天保8年に始まった、香川県を代表する伝統工芸。
金刀比羅宮の参道にある讃岐一刀彫のお店にやってきた梶さん。入ってみると店内には七福神やお地蔵さんがズラリ。案内していただいたのは香川県伝統工芸士・嵯峨山さんです。「讃岐一刀彫は天保8年(1837)頃、金刀比羅宮内の旭社(※)を建立するために、全国から集まった宮大工たちが始めたと言われています。余った木ぎれや近くに生えてたクスノキなどを使い、自慢の技で削り揚げた木像を参拝者に配ったそうです」。
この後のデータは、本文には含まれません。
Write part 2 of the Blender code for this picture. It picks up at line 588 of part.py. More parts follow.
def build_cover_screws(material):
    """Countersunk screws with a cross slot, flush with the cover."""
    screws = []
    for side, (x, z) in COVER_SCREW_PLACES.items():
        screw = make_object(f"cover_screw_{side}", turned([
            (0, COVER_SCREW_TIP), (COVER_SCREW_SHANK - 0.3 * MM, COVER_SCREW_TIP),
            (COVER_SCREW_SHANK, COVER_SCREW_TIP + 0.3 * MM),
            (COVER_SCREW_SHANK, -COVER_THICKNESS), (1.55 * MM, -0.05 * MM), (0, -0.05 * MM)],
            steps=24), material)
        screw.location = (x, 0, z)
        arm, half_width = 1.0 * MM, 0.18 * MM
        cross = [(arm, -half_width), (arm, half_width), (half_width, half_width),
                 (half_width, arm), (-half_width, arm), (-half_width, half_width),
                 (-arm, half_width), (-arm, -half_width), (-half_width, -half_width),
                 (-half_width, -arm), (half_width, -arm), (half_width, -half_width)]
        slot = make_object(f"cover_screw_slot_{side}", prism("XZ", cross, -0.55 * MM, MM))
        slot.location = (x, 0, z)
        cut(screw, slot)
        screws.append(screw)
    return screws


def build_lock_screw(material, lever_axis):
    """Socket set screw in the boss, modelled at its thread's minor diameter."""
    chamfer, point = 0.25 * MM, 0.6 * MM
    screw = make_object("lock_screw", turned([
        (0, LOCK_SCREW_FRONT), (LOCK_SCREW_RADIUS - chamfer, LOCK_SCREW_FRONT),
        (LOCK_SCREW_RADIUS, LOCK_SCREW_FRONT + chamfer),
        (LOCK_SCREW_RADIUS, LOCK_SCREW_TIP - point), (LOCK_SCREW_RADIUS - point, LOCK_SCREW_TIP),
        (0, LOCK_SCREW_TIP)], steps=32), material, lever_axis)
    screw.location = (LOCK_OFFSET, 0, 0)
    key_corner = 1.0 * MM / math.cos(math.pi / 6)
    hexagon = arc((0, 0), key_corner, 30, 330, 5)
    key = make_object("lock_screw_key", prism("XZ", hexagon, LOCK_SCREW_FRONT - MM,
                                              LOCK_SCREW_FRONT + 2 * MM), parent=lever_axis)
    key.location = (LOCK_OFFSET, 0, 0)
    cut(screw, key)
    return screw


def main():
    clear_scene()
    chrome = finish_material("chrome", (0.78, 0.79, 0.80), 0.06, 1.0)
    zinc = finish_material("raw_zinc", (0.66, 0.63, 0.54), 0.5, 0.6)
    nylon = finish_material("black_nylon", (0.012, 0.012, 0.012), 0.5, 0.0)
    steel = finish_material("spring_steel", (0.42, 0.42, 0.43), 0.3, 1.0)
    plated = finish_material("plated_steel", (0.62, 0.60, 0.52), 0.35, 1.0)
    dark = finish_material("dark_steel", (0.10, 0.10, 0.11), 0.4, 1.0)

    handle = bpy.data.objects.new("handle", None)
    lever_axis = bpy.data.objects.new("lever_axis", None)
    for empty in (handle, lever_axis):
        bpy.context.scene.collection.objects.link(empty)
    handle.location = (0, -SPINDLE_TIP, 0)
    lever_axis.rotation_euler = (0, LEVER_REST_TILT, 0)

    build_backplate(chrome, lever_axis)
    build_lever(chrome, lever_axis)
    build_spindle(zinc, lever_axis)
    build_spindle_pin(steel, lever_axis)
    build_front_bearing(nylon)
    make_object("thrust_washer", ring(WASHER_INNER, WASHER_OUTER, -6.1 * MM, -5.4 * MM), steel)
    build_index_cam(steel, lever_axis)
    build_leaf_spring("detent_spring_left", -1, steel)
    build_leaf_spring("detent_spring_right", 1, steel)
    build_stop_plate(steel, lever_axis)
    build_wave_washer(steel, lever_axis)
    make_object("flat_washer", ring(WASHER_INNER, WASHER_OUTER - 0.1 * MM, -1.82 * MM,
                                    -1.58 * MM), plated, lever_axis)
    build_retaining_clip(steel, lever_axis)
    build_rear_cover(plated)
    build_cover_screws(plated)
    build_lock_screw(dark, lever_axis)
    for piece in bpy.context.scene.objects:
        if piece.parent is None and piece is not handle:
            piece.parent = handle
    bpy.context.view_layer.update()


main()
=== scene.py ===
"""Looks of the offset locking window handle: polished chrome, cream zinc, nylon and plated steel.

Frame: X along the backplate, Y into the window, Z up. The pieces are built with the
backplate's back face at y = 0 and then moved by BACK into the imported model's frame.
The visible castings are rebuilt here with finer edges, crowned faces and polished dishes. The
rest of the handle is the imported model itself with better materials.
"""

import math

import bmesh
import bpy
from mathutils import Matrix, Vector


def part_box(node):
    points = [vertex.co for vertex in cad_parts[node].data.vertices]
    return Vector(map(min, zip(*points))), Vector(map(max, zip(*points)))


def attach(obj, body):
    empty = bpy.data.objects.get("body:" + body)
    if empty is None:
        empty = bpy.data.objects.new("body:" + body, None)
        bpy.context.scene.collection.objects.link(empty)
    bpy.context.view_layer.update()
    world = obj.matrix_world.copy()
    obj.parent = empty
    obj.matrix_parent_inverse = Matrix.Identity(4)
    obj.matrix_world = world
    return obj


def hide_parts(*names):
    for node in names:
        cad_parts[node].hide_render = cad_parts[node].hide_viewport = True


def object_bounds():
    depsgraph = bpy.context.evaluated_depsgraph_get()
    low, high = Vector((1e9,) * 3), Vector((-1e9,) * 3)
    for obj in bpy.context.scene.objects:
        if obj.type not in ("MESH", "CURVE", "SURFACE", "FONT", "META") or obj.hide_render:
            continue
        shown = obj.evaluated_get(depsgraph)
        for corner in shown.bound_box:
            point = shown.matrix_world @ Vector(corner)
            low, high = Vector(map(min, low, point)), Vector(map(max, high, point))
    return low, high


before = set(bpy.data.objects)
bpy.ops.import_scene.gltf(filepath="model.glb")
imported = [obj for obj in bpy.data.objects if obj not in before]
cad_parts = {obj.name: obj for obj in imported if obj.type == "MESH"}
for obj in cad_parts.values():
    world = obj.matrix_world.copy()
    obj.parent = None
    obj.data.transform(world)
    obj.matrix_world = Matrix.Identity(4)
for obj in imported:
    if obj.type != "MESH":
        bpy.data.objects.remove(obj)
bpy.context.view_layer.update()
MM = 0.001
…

宮大工たちの腕試しから始まった讃岐一刀彫。七福神、仏像などの伝統的なモチーフの他、最近では動物やキャラクター物も造られるとか。※旭社/重要文化財。総檜造の二層入母屋造、銅板葺の歴史的建造物)
下書きも設計図も無し!長年の勘だけで!
嵯峨山さんの作業場に案内された梶さん、そこにあるのは木の皮がついたままの肥松(赤松)の丸太。「下書きもありませんし、設計図もありません。この丸太をそのまま削ります」。嵯峨山さんがノミを振るうと、だんだんと顔の部分ができあがっていきます。「こうしてまずは粗彫り(粗取り)をして、だいたいの形を作って細かな部分を削ります」。作業順に並べたものを見せてもらうと、確かにただの丸太がカワイイ大黒様に! 仕上げではさらに細かな彫りが施され、ようやく作品ができあがるのです。
梶さんが、さぬき一刀彫に挑戦!
今度は梶さんが讃岐一刀彫にチャレンジ!特別に丸太に下書きをしていただきました。「これならカンタン」と、さっそくノミを振るうと…「堅い!うわ!ぜんぜんまっすぐ削れん!」。実は讃岐一刀彫によく使われる肥松(赤松)は非常に堅いのが特徴。彫りにくいのですが、時間が経つほどに良い風合いになるので素材として好まれているとか。「こんな堅い木をスイスイ削ってたんやぁ」。実際にやってみて分かる職人技の凄さ。香川県に伝わる工芸品の奥深さに心から感服した梶さんでした。